-- What the task asks --
Restate the whole listing exactly.

(Records excerpted from a collection)
══════════

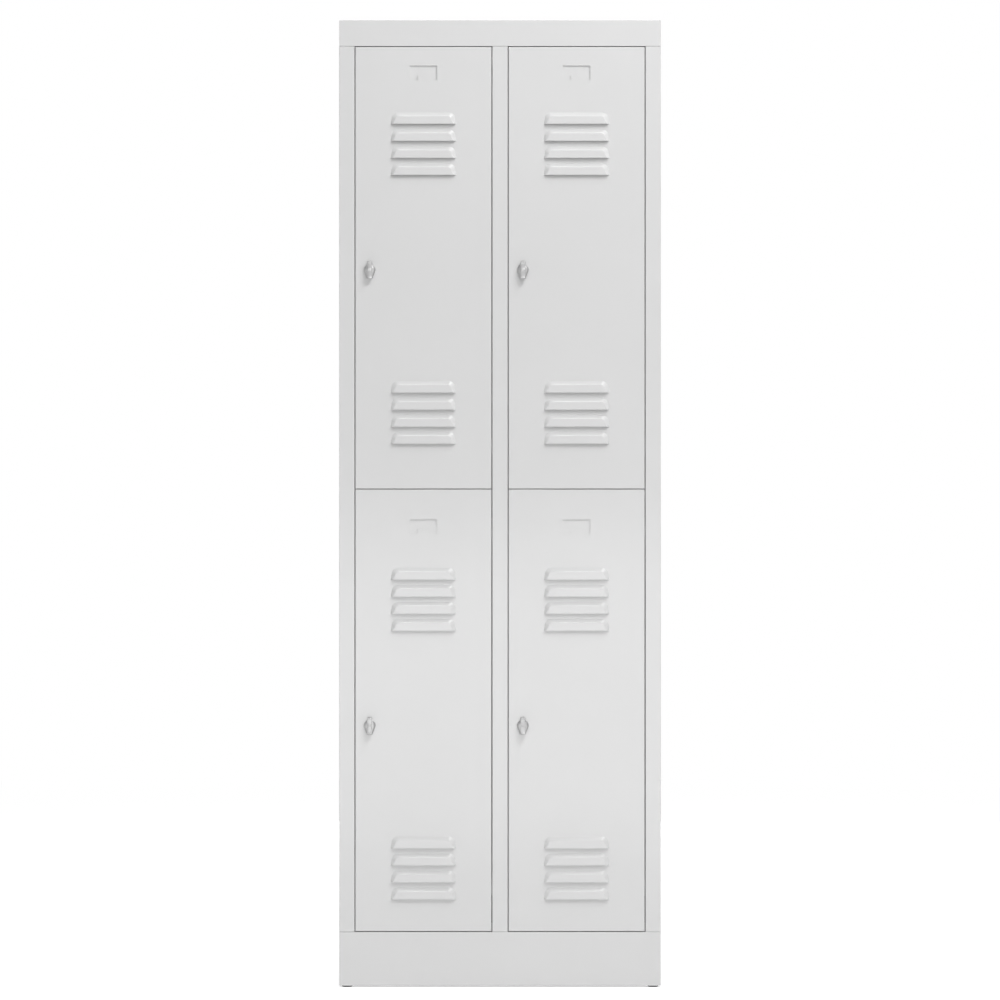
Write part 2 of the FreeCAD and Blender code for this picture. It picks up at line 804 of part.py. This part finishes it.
def door_panel(label, tier, x, z):
    """The door: a skin with a folded edge all round, a lock-side lip, louvres and a label recess."""
    body = make_body(label)
    drop = size("lower_drop") if tier == "lower" else as_size(0)
    label_drop = size("lower_label_drop") if tier == "lower" else as_size(0)
    plate = size("door_plate")
    skin = sketch_on(body, "XZ_Plane")
    draw_rectangle(skin, (0, DOOR_WIDTH), (0, DOOR_HEIGHT))
    pad(body, skin, plate, backwards=True)
    edge = sketch_on(body, "XZ_Plane")
    draw_rectangle(edge, (0, DOOR_WIDTH), (0, DOOR_HEIGHT))
    draw_rectangle(edge, (plate, DOOR_WIDTH - plate), (plate, DOOR_HEIGHT - plate))
    pan = pad(body, edge, size("door_fold"), backwards=True)
    DOC.recompute()
    round_front_edges(body, pan)
    lip = sketch_on(body, "XZ_Plane", plate - size("door_fold"))
    draw_rectangle(lip, (plate / 2, size("door_lip")), (plate / 2, DOOR_HEIGHT - plate / 2))
    pad(body, lip, plate, backwards=True)
    add_louvres(body, drop)
    add_label_recess(body, label_drop)
    hole = sketch_on(body, "XZ_Plane", 1)
    latch_height = DOOR_HEIGHT - size("latch_below_top") - drop
    draw_circle(hole, (size("latch_inset"), latch_height), size("housing_radius") + 0.2)
    pocket(body, hole, plate + 1.5)
    for height in hinge_heights():
        notch = body.newObject("PartDesign::SubtractiveBox", "Notch")
        bind(notch, "Length", plate + 1)
        bind(notch, "Width", size("door_fold"))
        bind(notch, "Height", size("leaf_plate") + 3)
        place(notch, DOOR_WIDTH - plate - 0.5, plate + 0.8, height - size("leaf_plate") / 2 - 1.5)
    return place(body, x, FRONT, z)


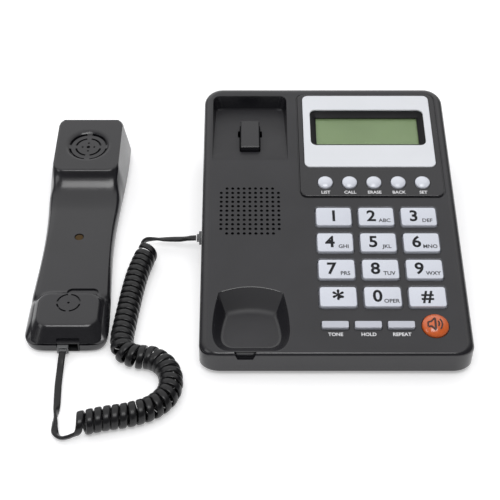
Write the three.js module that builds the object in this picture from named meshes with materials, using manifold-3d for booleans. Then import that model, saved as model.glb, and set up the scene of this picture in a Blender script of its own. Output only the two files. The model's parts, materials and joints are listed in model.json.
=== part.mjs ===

══════════

-- Written solution --
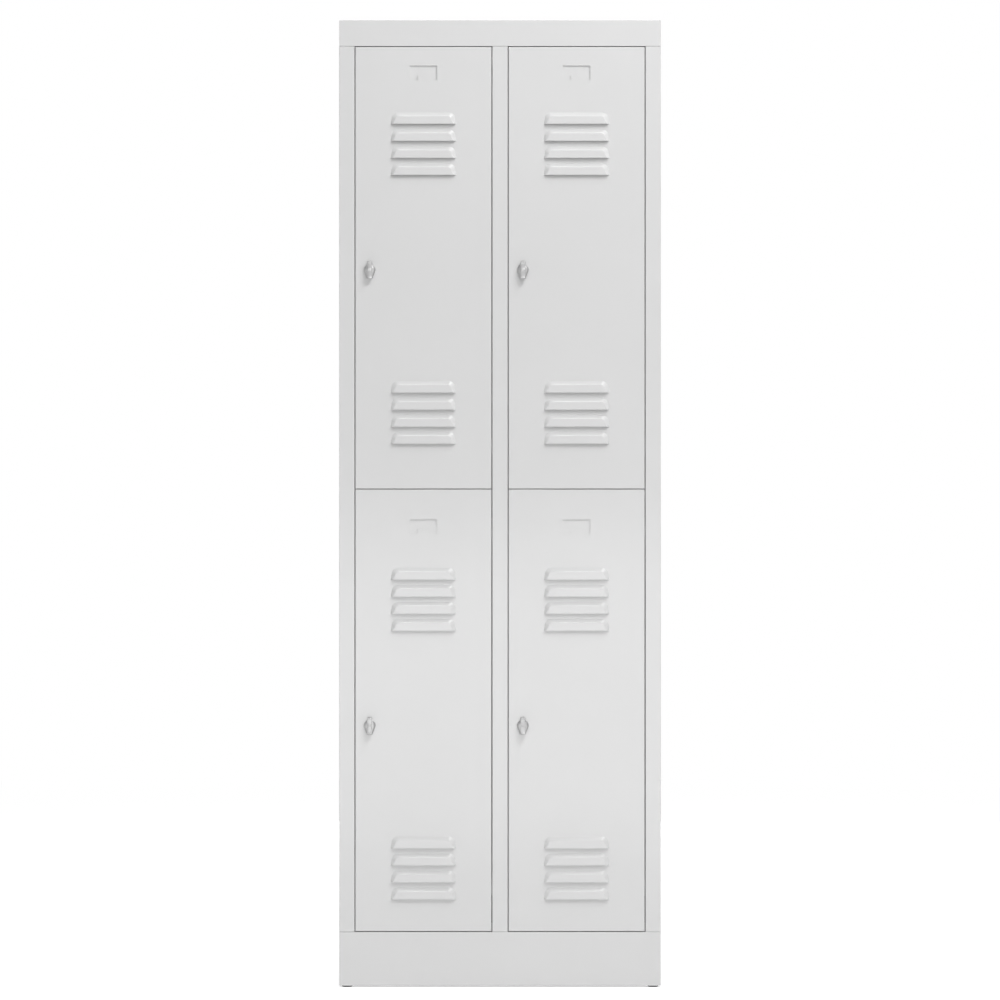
Write part 2 of the FreeCAD and Blender code for this picture. It picks up at line 804 of part.py. This part finishes it.
def door_panel(label, tier, x, z):
    """The door: a skin with a folded edge all round, a lock-side lip, louvres and a label recess."""
    body = make_body(label)
    drop = size("lower_drop") if tier == "lower" else as_size(0)
    label_drop = size("lower_label_drop") if tier == "lower" else as_size(0)
    plate = size("door_plate")
    skin = sketch_on(body, "XZ_Plane")
    draw_rectangle(skin, (0, DOOR_WIDTH), (0, DOOR_HEIGHT))
    pad(body, skin, plate, backwards=True)
    edge = sketch_on(body, "XZ_Plane")
    draw_rectangle(edge, (0, DOOR_WIDTH), (0, DOOR_HEIGHT))
    draw_rectangle(edge, (plate, DOOR_WIDTH - plate), (plate, DOOR_HEIGHT - plate))
    pan = pad(body, edge, size("door_fold"), backwards=True)
    DOC.recompute()
    round_front_edges(body, pan)
    lip = sketch_on(body, "XZ_Plane", plate - size("door_fold"))
    draw_rectangle(lip, (plate / 2, size("door_lip")), (plate / 2, DOOR_HEIGHT - plate / 2))
    pad(body, lip, plate, backwards=True)
    add_louvres(body, drop)
    add_label_recess(body, label_drop)
    hole = sketch_on(body, "XZ_Plane", 1)
    latch_height = DOOR_HEIGHT - size("latch_below_top") - drop
    draw_circle(hole, (size("latch_inset"), latch_height), size("housing_radius") + 0.2)
    pocket(body, hole, plate + 1.5)
    for height in hinge_heights():
        notch = body.newObject("PartDesign::SubtractiveBox", "Notch")
        bind(notch, "Length", plate + 1)
        bind(notch, "Width", size("door_fold"))
        bind(notch, "Height", size("leaf_plate") + 3)
        place(notch, DOOR_WIDTH - plate - 0.5, plate + 0.8, height - size("leaf_plate") / 2 - 1.5)
    return place(body, x, FRONT, z)


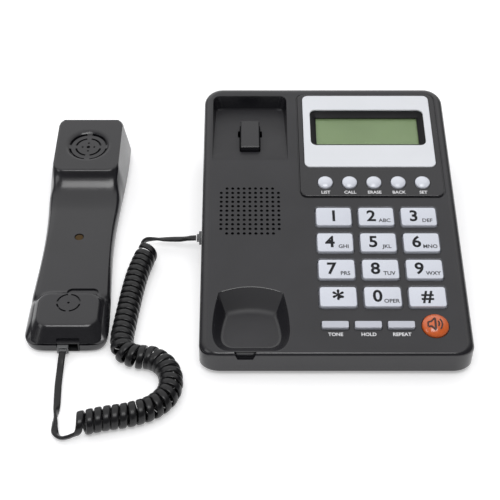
Write the three.js module that builds the object in this picture from named meshes with materials, using manifold-3d for booleans. Then import that model, saved as model.glb, and set up the scene of this picture in a Blender script of its own. Output only the two files. The model's parts, materials and joints are listed in model.json.
=== part.mjs ===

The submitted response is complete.